FAURÉ GABRIEL (1845-1924)
Né dix-sept ans avant Debussy, trente avant Ravel, le compositeur Gabriel Fauré n'en fait pas moins partie de cette grande constellation de la musique française contemporaine : Fauré, Debussy, Ravel. Il y a là néanmoins une sorte d'injustice : à trop méconnaître l'importance des dates, on risque de réduire les mérites propres du compositeur. Musicien romantique (sa première mélodieLe Papillon et la fleur date de 1861), Fauré ne peut se comparer en effet ni au Debussy scandaleux de Pelléas et Mélisande (1902), ni à l'audacieux Ravel des Histoires naturelles (1907). Musicien de la continuité dix-neuviémiste, il ignore les soubresauts de l'esthétique actuelle. D'ailleurs, comment les aurait-il connus ? Frappé de surdité dès les années 1902-1903, il n'entendra ni Le Sacre du printemps de Stravinski (1913), ni Pierrot lunaire de Schönberg (1913) et restera en dehors des grandes querelles musicales. D'où sa réputation de musicien intemporel, hiératique, « athénien ». C'est mal juger un tempérament méridional expansif, qui a pu ordonner le lyrisme effréné des deux Quatuors pour cordes et piano (1879 et 1886), ou la franche sensualité des mélodies de La Bonne Chanson (1892-1894), qui a pu concevoir également l'orchestration puissante de Prométhée, musique de scène donnée aux Arènes de Béziers en 1900. À l'homme des salons, préférons l'image d'un musicien plus musclé, mal compris, tout comme le fut l'« éternel enfant Mozart » avant que l'on ne découvrît en lui l'« immortel auteur de Don Giovanni ».
Un musicien romantique
Né à Pamiers (Ariège) le 12 mai 1845, le jeune Fauré devra quitter sa famille pour suivre à Paris les cours de l'école de musique classique et religieuse de Louis Niedermeyer. Il y connaîtra Camille Saint-Saëns, jeune et brillant professeur de piano, qui lui révèle les œuvres de Liszt, Schumann et Wagner. Pour ce maître particulièrement aimé, il écrira en 1861 sa première composition, la mélodie Le Papillon et la fleur, d'après Victor Hugo. C'est encore Saint-Saëns qui, en fondant la Société nationale de musique (1871) pour encourager et exécuter les œuvres des jeunes musiciens français, lui permet de se « mettre à l'ouvrage ». Les milieux musicaux parisiens vont bientôt l'accueillir et il fréquente avec enthousiasme le salon Viardot, pensant même épouser l'une des filles de Pauline Viardot.

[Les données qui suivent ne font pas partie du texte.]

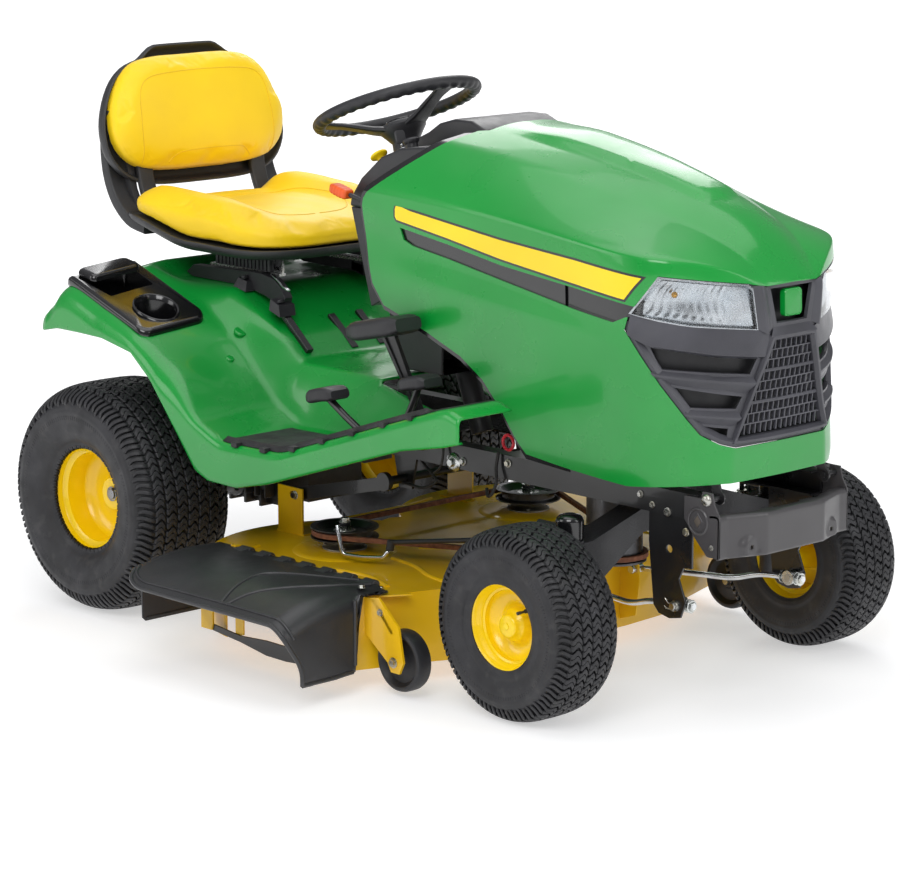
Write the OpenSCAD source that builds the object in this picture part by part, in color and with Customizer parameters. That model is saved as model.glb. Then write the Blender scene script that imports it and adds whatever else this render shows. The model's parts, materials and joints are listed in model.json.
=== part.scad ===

L'année 1875 marque une réussite dans sa jeune carrière : achèvement de la 1re Sonate pour piano en la majeur opus 13, 1er Nocturne pour piano en mi bémol mineur opus 33 no 1 et deux mélodies d'après Sully Prud'homme Ici-Bas ! et Au bord de l'eau. De grandes œuvres seront bientôt mises en chantier : les 2 quatuors avec piano, les 6 Nocturnes pour piano et de nombreuses mélodies. Dans ces mêmes années (1878-1879), Fauré se rend en Allemagne où il rencontre Liszt et entend des œuvres de Wagner. Sa vie parisienne se partage entre ses tâches d'organiste et de maître de chapelle (église de la Madeleine), les leçons de piano, les réceptions mondaines... Héritier des pianistes romantiques, il aime avant tout le piano et les formes brèves qui le mettent si bien en valeur : nocturnes, impromptus, barcarolles, ballades... Même les formes de la musique de chambre – sonate, quatuor – accordent une place prépondérante à l'instrument roi du xixe siècle. Cette première période s'achève avec son mariage : il épouse en 1883 Marie Fremiet, fille du sculpteur Emmanuel Fremiet, dont il aura deux fils.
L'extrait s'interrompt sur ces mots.